As hopefully expected, your choice of batch vs individual has consequences on performance. There is much more overhead required to process individually rather than batch. But, if we require “exactly once” delivery to our data lake, we may be forced to choose the individual record approach. Alternatively, we may explore the possibility of implementing data lake with upsert support and Kafka consumer with “at least-once” processing.
Read the message and save its offset position before it possibly processes the message record in entirety; i.e. save to data lake. In case of failure, the consumer recovery process will resume from the previously saved offset position which is further beyond the last record saved to the data lake. This example demonstrates at-most-once semantics. Data loss at data lake, for example, is possible.

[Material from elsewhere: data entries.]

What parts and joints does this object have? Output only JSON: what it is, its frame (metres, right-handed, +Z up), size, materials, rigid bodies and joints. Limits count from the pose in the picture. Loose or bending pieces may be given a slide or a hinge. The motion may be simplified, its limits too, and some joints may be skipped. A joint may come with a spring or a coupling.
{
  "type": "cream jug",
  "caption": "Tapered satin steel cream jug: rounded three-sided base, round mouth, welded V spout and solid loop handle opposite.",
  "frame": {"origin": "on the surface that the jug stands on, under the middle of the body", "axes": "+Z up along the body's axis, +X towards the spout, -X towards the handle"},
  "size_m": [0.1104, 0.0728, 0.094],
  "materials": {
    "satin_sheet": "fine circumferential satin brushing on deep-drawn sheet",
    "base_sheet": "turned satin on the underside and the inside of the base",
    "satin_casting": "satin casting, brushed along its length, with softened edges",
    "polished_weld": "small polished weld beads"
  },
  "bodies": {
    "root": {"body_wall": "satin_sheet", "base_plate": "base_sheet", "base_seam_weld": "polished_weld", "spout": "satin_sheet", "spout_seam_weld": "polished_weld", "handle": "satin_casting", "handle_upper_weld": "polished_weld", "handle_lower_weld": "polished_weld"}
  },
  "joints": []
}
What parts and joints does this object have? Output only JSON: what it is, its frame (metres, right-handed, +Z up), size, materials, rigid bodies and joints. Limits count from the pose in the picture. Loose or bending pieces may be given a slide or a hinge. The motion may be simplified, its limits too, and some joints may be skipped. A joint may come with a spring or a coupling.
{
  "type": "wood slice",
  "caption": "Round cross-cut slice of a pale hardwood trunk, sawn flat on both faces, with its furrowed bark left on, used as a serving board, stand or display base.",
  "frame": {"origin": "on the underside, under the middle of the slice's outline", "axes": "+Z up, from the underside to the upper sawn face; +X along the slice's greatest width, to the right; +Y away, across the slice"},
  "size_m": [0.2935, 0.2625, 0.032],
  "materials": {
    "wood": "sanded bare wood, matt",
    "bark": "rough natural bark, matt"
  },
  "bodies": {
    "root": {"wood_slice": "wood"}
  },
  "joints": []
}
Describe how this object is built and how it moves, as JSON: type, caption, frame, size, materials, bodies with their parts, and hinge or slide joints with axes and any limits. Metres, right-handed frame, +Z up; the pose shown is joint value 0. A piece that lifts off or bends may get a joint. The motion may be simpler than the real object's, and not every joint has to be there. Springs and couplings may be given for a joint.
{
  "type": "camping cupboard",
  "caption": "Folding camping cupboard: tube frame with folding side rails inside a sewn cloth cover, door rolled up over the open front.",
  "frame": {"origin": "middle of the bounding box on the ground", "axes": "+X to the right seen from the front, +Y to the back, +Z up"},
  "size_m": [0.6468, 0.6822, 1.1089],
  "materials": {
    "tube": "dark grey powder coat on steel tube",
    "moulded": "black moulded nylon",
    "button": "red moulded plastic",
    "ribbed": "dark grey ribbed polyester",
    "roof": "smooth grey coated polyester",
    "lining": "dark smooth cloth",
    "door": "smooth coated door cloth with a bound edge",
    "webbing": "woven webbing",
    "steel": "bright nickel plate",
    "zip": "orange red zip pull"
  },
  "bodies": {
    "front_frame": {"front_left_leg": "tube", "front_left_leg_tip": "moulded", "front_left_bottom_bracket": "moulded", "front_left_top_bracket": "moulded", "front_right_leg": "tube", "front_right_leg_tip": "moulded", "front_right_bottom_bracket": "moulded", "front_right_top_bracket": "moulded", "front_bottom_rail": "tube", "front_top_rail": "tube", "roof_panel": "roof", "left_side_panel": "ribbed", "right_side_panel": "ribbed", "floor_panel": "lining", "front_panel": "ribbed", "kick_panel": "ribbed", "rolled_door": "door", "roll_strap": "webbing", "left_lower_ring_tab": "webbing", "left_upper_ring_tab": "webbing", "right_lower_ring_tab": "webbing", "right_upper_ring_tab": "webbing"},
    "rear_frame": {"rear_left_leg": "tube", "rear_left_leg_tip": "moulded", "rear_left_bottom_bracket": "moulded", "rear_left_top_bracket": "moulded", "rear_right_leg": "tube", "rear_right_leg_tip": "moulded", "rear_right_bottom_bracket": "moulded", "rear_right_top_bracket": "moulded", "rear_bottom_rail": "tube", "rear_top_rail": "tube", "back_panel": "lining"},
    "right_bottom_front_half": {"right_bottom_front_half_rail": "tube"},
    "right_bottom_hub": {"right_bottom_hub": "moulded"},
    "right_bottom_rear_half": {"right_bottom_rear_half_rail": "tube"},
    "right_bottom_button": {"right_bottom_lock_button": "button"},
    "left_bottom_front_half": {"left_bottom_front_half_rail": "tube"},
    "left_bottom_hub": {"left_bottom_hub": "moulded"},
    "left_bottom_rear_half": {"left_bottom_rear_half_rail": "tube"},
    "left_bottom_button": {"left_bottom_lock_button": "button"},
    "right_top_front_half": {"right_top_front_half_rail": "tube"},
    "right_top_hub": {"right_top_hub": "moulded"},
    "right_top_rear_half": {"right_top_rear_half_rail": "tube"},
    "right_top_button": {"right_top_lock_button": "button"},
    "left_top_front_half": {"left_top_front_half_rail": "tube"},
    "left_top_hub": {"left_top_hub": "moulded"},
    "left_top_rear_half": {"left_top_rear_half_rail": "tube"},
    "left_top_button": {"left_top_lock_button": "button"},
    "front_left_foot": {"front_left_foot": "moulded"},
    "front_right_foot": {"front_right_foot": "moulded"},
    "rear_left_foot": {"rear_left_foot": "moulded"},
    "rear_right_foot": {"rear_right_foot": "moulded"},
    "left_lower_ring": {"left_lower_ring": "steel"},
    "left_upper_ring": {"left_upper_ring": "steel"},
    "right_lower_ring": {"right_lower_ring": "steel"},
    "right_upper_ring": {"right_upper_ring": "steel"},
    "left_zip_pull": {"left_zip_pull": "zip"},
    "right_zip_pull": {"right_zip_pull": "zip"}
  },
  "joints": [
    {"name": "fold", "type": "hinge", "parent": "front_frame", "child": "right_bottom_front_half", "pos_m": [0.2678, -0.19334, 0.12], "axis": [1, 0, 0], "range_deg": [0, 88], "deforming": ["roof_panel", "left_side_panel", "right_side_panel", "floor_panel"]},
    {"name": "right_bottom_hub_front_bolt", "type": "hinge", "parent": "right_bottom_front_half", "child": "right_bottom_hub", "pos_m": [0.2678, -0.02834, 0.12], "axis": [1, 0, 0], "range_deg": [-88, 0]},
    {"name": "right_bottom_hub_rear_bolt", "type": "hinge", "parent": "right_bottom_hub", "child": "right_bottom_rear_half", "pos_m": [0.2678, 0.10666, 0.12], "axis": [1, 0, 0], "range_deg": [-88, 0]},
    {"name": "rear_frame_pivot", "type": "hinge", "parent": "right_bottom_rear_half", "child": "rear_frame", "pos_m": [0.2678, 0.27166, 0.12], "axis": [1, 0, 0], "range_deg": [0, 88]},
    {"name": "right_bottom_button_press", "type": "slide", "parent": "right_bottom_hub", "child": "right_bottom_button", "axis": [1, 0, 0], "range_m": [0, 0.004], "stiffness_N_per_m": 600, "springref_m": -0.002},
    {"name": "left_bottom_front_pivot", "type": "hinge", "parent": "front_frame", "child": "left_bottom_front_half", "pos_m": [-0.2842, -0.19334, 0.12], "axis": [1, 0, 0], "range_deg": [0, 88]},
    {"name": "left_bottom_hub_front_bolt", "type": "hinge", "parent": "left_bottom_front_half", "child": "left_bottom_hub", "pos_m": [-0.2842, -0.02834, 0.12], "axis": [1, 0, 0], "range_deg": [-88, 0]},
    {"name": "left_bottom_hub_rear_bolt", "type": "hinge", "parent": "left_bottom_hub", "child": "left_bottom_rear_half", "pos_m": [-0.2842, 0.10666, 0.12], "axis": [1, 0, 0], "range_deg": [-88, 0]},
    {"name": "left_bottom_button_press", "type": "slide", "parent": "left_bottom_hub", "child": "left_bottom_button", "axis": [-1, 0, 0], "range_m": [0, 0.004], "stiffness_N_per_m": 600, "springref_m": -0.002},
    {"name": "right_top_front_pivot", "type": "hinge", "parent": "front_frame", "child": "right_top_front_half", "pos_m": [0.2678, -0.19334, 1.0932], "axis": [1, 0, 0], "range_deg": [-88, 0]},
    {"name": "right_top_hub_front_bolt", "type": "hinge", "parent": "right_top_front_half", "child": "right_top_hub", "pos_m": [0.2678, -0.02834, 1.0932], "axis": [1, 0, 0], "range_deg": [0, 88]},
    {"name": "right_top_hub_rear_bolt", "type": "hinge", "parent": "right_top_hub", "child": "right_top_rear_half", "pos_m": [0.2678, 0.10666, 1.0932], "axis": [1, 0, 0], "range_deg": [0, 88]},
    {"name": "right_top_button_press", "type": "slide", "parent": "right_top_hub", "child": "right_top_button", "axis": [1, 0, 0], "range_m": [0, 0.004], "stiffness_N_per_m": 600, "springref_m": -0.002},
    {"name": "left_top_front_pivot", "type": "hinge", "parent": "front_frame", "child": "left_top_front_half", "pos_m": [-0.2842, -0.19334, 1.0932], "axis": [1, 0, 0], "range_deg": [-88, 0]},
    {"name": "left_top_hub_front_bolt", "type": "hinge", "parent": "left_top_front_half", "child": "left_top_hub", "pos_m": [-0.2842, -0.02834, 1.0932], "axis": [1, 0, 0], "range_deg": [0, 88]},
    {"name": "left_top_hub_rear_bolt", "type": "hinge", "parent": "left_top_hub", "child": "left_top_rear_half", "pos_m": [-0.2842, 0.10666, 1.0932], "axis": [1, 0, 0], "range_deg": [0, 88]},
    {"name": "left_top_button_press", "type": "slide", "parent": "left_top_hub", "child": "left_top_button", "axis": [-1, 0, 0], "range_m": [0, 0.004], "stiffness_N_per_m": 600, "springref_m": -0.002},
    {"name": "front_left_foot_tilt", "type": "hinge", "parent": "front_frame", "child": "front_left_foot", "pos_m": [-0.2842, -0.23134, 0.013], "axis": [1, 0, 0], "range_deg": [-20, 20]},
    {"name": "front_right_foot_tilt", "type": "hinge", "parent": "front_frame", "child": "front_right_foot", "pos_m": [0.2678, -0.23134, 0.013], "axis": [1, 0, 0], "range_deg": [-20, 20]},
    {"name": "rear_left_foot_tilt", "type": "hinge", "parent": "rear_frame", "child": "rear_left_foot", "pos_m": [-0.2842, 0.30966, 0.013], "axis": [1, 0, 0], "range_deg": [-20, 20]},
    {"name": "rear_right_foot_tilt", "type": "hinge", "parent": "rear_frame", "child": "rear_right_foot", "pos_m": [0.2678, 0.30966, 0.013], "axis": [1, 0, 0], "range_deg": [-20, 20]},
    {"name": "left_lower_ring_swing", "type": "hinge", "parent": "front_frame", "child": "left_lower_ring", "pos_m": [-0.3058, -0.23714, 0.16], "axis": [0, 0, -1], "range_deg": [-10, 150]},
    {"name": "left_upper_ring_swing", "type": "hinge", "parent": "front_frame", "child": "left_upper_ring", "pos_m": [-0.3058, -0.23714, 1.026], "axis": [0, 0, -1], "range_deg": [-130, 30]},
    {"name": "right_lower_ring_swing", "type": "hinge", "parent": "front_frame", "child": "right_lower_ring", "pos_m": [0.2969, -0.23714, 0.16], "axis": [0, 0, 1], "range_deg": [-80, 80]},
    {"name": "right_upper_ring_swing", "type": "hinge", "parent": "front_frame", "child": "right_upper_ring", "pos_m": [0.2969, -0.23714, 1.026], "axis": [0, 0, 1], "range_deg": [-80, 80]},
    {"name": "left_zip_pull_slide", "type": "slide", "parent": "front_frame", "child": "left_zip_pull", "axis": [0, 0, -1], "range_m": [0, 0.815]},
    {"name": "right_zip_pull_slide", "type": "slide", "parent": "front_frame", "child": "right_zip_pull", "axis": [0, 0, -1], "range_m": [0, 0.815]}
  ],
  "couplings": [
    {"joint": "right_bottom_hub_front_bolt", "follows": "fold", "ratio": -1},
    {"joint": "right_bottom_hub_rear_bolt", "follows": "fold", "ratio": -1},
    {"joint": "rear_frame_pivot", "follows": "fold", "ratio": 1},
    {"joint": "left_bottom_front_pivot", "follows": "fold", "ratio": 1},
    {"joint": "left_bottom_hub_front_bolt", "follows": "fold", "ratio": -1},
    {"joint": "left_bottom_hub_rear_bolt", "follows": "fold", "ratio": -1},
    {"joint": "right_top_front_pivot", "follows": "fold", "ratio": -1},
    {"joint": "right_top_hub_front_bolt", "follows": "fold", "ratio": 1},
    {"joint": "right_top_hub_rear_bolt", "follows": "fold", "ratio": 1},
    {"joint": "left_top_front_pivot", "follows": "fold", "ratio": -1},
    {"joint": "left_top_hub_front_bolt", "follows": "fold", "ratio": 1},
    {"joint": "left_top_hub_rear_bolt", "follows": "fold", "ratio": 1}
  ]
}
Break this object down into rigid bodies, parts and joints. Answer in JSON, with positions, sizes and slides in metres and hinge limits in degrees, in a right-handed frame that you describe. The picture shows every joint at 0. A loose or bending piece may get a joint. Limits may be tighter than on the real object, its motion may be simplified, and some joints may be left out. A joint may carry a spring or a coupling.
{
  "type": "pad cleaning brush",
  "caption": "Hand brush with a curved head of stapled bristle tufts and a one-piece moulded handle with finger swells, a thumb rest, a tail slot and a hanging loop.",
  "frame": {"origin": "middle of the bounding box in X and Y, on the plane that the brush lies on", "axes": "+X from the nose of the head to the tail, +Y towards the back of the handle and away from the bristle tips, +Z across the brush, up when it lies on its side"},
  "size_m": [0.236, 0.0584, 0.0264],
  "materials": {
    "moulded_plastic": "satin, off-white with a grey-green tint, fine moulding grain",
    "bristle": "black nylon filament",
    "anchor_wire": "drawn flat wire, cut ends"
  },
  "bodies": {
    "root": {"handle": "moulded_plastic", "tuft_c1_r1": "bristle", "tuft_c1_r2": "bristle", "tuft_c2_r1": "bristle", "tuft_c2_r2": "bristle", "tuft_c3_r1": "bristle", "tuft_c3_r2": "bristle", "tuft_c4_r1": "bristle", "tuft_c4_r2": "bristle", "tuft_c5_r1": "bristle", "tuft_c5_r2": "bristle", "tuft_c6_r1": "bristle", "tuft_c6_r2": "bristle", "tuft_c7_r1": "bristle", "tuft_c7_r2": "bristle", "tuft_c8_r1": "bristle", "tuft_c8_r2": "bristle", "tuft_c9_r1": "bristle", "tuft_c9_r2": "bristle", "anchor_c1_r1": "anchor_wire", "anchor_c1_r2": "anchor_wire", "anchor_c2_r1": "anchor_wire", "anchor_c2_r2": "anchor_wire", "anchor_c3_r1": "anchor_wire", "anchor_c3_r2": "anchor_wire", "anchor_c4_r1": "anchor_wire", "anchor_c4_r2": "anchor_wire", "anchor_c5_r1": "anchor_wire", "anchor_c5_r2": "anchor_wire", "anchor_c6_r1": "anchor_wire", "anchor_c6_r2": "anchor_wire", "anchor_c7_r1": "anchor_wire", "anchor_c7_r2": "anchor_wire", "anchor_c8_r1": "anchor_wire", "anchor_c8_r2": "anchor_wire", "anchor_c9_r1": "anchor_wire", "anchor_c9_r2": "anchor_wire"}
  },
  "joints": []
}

The consumer can also read, process the messages and save to data lake, and afterward save its offset position. In a failure scenario which occurs after the data lake storage and offset location update, a Kafka consumer addressing the failed process could duplicate data. This forms the “at-least-once” semantics in case of consumer failure. Duplicates in the data lake could happen.
Kafka Exactly Once
When it comes to exactly once semantics with Kafka and external systems, the restriction is not necessarily a feature of the messaging system, but the necessity for coordination of the consumer’s position with what is stored as output such as data lake. One of the most common ways to do this is by introducing a two-phase commit between the consumer output’s storage and the consumer position’s storage. Or in other words, taking control of offset location commits in relation to data lake storage on a per record basis.
By default, Kafka provides at-least-once delivery guarantees. Users may implement at-most-once and exactly once semantics by customizing offset location recording. In any case, Kafka offers you the option for choosing which delivery semantics you strive to achieve.